- _WORK TO DO_
Take every line from the listing below that contains "type".

** Begin DATA SHOWN **

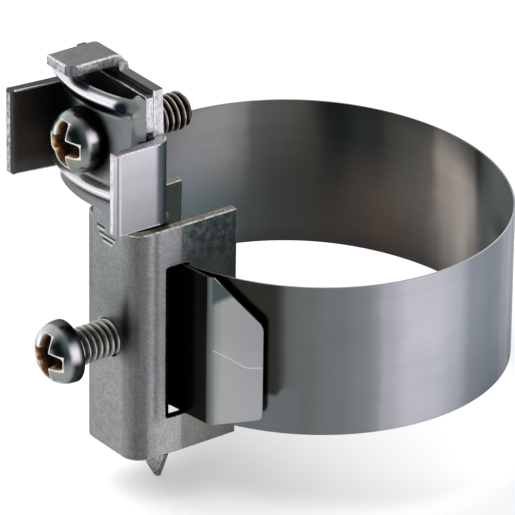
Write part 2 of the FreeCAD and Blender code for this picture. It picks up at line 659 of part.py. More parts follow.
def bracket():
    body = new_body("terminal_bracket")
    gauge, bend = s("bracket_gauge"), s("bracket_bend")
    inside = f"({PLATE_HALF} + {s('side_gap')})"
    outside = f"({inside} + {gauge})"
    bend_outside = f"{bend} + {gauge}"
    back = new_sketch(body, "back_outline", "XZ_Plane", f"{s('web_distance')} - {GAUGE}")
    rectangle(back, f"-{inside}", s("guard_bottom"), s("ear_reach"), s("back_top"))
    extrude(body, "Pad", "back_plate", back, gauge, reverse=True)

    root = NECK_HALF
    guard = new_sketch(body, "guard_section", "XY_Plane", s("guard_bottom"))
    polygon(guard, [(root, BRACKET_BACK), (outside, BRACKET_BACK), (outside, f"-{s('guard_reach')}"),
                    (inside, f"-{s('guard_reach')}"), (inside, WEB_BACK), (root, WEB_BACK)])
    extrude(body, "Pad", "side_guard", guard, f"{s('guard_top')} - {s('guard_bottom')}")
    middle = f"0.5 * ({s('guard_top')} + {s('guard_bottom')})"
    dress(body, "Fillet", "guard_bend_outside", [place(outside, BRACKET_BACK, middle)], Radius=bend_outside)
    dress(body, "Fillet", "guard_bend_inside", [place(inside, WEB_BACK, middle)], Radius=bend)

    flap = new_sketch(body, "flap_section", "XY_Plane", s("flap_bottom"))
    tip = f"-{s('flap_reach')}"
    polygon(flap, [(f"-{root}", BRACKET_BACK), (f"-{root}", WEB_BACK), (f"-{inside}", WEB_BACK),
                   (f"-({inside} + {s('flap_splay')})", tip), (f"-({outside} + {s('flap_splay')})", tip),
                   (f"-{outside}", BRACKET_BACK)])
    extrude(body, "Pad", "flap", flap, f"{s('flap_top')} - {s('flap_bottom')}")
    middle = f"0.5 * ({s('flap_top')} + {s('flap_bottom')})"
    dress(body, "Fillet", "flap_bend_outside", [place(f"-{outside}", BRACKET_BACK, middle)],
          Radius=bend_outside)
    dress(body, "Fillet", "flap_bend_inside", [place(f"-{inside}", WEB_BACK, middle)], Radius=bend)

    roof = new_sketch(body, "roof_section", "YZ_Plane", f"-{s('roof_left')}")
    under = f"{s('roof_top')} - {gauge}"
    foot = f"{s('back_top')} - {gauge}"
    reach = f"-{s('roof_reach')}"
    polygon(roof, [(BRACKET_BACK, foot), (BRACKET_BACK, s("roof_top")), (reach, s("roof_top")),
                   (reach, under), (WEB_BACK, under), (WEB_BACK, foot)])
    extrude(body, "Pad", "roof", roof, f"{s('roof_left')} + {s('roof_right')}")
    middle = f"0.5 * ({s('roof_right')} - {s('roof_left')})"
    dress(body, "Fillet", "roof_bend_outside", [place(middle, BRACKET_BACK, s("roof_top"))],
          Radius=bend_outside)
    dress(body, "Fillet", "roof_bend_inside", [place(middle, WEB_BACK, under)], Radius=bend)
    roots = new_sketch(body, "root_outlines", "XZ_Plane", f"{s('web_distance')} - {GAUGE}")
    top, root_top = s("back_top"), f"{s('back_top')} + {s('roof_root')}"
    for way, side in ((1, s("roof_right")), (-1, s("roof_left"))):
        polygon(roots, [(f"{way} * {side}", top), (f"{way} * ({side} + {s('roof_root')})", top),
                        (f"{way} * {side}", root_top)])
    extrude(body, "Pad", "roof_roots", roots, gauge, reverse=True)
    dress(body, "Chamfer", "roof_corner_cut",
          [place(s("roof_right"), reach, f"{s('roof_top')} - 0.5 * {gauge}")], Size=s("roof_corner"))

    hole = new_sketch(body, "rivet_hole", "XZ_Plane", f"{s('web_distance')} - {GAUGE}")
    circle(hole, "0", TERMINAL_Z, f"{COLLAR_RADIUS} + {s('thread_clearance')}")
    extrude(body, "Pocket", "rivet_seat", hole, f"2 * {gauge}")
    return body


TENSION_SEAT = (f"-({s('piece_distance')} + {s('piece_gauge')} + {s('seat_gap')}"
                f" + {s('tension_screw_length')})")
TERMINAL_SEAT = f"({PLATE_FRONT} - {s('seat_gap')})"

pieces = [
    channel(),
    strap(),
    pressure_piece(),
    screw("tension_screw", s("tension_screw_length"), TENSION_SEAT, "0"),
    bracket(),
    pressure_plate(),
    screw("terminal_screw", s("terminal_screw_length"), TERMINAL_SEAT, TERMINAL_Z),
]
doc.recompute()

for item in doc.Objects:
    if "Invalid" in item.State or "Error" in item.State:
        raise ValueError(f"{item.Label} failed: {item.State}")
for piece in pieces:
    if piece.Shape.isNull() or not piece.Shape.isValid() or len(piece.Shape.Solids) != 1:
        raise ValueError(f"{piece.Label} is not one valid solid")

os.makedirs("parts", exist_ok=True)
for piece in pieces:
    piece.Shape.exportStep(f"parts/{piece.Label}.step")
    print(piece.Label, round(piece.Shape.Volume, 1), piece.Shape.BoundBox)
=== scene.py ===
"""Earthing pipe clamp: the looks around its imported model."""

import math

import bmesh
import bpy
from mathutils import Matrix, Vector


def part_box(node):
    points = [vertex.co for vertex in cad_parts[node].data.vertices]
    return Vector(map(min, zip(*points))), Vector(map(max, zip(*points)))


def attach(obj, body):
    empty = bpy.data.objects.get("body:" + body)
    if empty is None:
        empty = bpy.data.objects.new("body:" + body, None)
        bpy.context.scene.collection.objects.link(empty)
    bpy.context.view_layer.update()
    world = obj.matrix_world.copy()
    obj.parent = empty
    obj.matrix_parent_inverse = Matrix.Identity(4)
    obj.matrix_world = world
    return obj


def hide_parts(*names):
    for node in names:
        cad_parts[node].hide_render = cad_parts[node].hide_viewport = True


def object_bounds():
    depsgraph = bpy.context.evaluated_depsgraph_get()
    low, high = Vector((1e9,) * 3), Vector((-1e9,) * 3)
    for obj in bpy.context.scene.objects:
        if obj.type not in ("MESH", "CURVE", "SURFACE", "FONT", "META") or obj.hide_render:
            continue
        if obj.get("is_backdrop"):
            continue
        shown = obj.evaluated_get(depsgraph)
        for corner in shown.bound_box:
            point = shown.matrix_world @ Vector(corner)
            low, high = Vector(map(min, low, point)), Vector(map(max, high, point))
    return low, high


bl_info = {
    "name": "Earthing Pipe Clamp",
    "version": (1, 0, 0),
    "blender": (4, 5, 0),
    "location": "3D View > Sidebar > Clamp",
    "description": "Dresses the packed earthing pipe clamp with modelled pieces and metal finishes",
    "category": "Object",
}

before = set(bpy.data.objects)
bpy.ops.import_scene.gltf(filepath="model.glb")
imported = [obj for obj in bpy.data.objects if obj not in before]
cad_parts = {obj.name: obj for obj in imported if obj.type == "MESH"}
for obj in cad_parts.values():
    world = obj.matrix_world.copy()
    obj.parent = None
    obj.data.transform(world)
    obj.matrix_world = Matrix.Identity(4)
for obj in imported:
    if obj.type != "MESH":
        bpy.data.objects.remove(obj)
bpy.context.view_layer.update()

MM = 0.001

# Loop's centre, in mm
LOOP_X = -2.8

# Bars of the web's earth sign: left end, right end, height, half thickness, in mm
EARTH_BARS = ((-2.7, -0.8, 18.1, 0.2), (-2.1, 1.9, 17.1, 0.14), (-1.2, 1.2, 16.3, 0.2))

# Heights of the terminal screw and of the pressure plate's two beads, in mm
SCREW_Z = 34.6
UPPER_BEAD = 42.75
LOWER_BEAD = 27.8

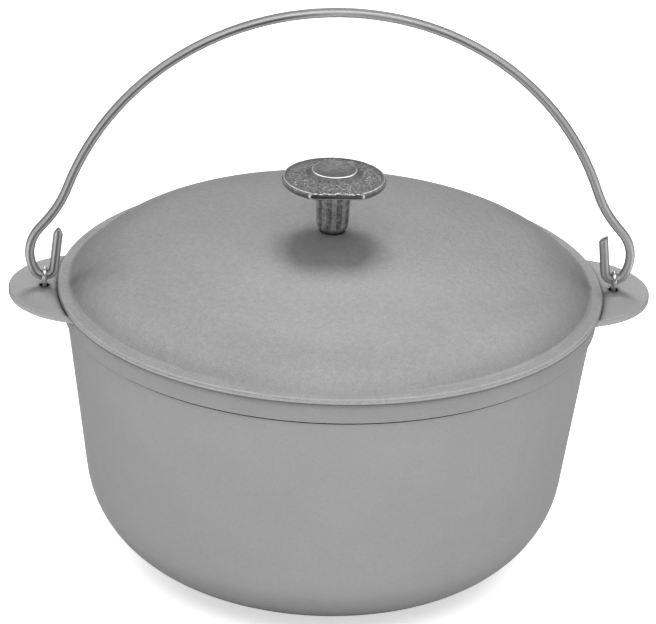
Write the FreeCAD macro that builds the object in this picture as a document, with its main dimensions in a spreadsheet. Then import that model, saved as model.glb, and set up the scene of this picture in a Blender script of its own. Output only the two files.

** End DATA SHOWN **

- _SOLUTION FOR THIS PROBLEM_
        if obj.type not in ("MESH", "CURVE", "SURFACE", "FONT", "META") or obj.hide_render:
cad_parts = {obj.name: obj for obj in imported if obj.type == "MESH"}
    if obj.type != "MESH":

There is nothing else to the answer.